> **Task prompt**:
Copy out all the lines where "with" shows up.

--- begin Supplied material ---

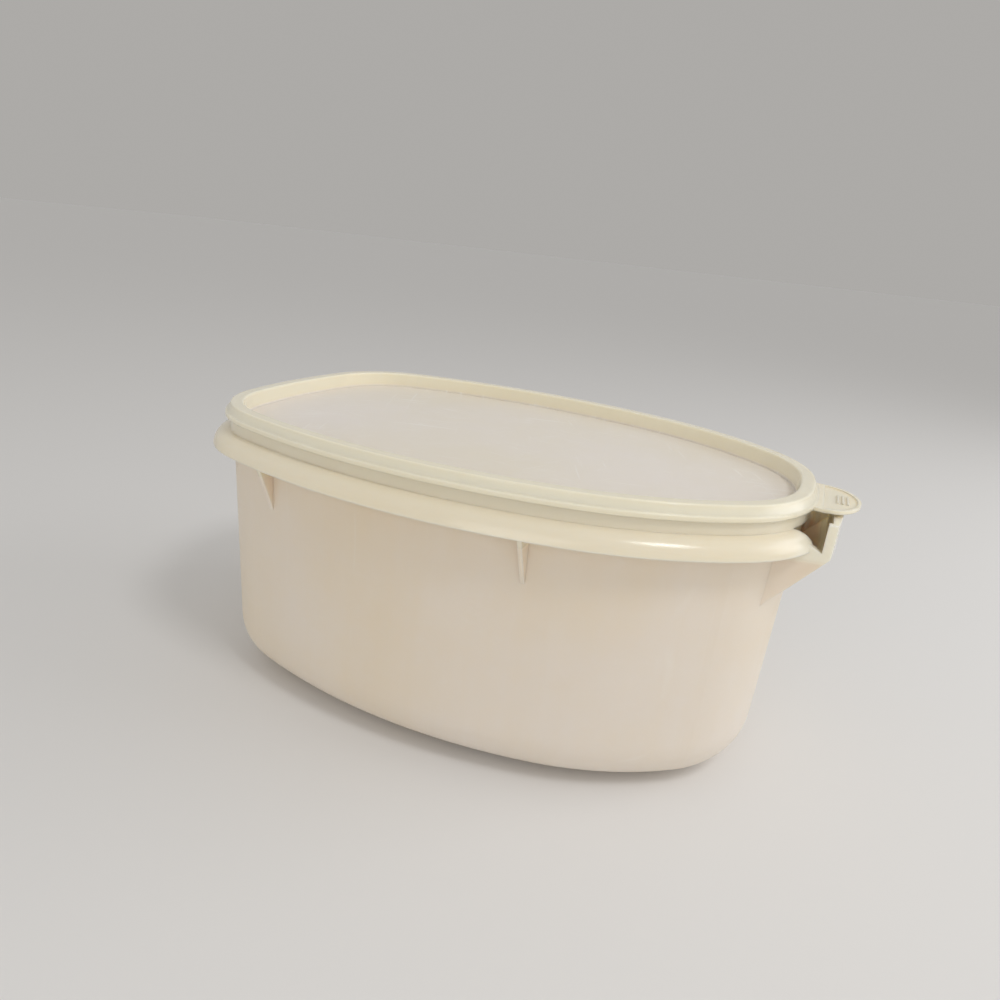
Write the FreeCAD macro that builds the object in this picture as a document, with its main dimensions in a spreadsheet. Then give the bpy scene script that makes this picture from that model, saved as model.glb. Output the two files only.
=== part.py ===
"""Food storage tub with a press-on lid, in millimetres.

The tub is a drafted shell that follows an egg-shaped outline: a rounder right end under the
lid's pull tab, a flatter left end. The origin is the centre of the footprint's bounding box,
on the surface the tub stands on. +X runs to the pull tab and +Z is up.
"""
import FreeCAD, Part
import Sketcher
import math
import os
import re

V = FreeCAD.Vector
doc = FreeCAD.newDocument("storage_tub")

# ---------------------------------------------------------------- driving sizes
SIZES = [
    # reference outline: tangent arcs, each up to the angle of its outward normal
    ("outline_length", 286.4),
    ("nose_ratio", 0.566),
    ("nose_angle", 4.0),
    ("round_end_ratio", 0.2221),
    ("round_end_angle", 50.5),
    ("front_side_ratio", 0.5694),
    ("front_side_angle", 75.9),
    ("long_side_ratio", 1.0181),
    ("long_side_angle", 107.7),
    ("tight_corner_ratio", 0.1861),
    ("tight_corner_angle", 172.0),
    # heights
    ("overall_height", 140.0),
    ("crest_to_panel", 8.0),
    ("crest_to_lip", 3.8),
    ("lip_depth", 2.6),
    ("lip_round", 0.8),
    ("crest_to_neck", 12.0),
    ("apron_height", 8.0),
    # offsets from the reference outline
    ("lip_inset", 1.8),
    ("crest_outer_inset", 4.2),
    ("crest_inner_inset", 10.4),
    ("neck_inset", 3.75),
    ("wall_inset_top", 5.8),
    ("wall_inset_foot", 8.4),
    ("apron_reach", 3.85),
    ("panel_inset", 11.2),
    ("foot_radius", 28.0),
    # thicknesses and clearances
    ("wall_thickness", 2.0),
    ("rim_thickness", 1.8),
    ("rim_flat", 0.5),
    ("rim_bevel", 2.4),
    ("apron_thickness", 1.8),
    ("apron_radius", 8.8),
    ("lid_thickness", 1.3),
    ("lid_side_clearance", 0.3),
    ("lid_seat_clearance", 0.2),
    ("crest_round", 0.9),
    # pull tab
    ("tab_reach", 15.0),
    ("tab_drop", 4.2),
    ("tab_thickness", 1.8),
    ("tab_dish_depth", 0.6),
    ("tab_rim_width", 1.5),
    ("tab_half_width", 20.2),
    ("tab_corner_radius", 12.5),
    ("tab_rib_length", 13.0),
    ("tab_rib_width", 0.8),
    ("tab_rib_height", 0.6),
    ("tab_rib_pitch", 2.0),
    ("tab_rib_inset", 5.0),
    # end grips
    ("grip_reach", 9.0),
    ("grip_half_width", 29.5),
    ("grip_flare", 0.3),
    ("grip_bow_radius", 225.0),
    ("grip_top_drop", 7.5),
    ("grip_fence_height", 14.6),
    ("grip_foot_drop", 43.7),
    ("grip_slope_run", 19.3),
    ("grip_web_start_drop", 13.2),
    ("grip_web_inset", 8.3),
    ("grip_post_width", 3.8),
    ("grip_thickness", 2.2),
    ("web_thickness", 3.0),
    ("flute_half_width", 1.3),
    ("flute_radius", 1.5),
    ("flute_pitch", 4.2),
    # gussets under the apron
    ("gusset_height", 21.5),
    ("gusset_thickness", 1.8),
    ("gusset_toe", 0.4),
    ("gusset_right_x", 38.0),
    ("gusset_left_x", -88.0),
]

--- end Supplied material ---

> **Result for this exercise**:
Write the FreeCAD macro that builds the object in this picture as a document, with its main dimensions in a spreadsheet. Then give the bpy scene script that makes this picture from that model, saved as model.glb. Output the two files only.
"""Food storage tub with a press-on lid, in millimetres.